In altri termini, nei casi dell’articolo 33, ovvero quando corregge errori materiali o di calcolo, o quando esclude deduzioni, riduzioni e detrazioni, o quando non vi è corrispondenza tra i dati dichiarati e quelli risultanti dagli allegati alla documentazione, l’ufficio calcola l’imposta principale operando direttamente sui dati dichiarati dal contribuente
L’assenza di un obbligo di motivazione
Allo stesso modo di quanto avviene nei controlli ex articoli 36-bis e 54-bis, l’avviso di liquidazione dell’imposta di successione deve riportare l’esito del ricalcolo (articolo 33, comma 3); tuttavia, tenuto conto che – come osservato – si tratta di dati dichiarati dal contribuente e non “accertati”, non è richiesta una motivazione vera e propria.
La Corte richiama le disposizioni del Dlgs n. 32/2001 che, in attuazione dell’articolo 7 dello Statuto dei diritti del Contribuente, hanno adattato l’obbligo di motivazione alle singole tipologie di atti destinati al contribuente e osserva che, mentre il legislatore è intervenuto, con analoghi commi 2-bis, negli articoli 34 (dichiarazione incompleta o infedele) e 35 (dichiarazione omessa), non ha fatto altrettanto con riferimento all’articolo 33 (liquidazione dell’imposta principale).
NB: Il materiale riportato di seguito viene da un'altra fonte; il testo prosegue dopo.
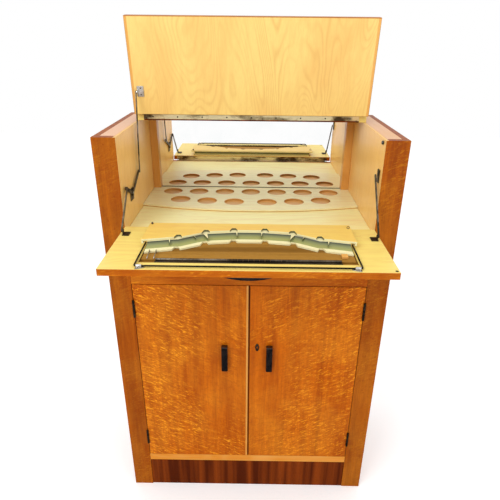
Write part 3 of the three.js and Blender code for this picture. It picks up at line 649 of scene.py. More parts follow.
def fastener_tree():
    """A domed head on every point, slotted or plain, turned by a seeded random angle."""
    labels = [("Slotted", "Bool"), ("Seed", "Int"), ("Material", "Material")]
    tree, source = start_tree("Fasteners", labels)
    ball = add(tree, "GeometryNodeMeshUVSphere", {"Segments": 18, "Rings": 10, "Radius": 1.0})
    dome = moved(tree, ball.outputs[0], scale=(1, 1, 0.42))
    slot = add(tree, "GeometryNodeMeshCube", {"Size": (0.26, 3, 0.4)}).outputs[0]
    bar = moved(tree, slot, (0, 0, 0.42))
    slotted = add(
        tree, "GeometryNodeMeshBoolean", {"Mesh 1": dome, "Mesh 2": bar}, operation="DIFFERENCE"
    )
    head = add(
        tree,
        "GeometryNodeSwitch",
        {"Switch": source["Slotted"], "False": dome, "True": slotted.outputs[0]},
        input_type="GEOMETRY",
    )
    direction = add(
        tree, "GeometryNodeInputNamedAttribute", {"Name": "direction"}, data_type="FLOAT_VECTOR"
    )
    radius = add(tree, "GeometryNodeInputNamedAttribute", {"Name": "radius"}, data_type="FLOAT")
    stand = add(
        tree, "FunctionNodeAlignRotationToVector", {"Vector": direction.outputs[0]}, axis="Z"
    )
    angle = add(
        tree,
        "FunctionNodeRandomValue",
        {2: 0.0, 3: math.pi, "Seed": source["Seed"]},
        data_type="FLOAT",
    )
    spin = add(
        tree, "FunctionNodeAxisAngleToRotation", {"Axis": (0, 0, 1), "Angle": angle.outputs[1]}
    )
    turn = add(
        tree,
        "FunctionNodeRotateRotation",
        {"Rotation": stand.outputs[0], "Rotate By": spin.outputs[0]},
        rotation_space="LOCAL",
    )
    heads = add(
        tree,
        "GeometryNodeInstanceOnPoints",
        {
            "Points": source["Geometry"],
            "Instance": head.outputs[0],
            "Rotation": turn.outputs[0],
            "Scale": radius.outputs[0],
        },
    )
    return end_tree(tree, heads.outputs[0], source["Material"])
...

Nel caso di specie, come si apprende dalla motivazione, si trattava della correzione di un errore di calcolo nella somma aritmetica dei valori dei terreni riportati nell’attivo ereditario, che aveva alterato la determinazione della base imponibile; vertendosi in un caso di liquidazione dell’imposta principale sulla base degli atti, per la quale non è previsto l’obbligo di motivazione, la Corte ha rigettato il ricorso introduttivo del contribuente con decisione nel merito.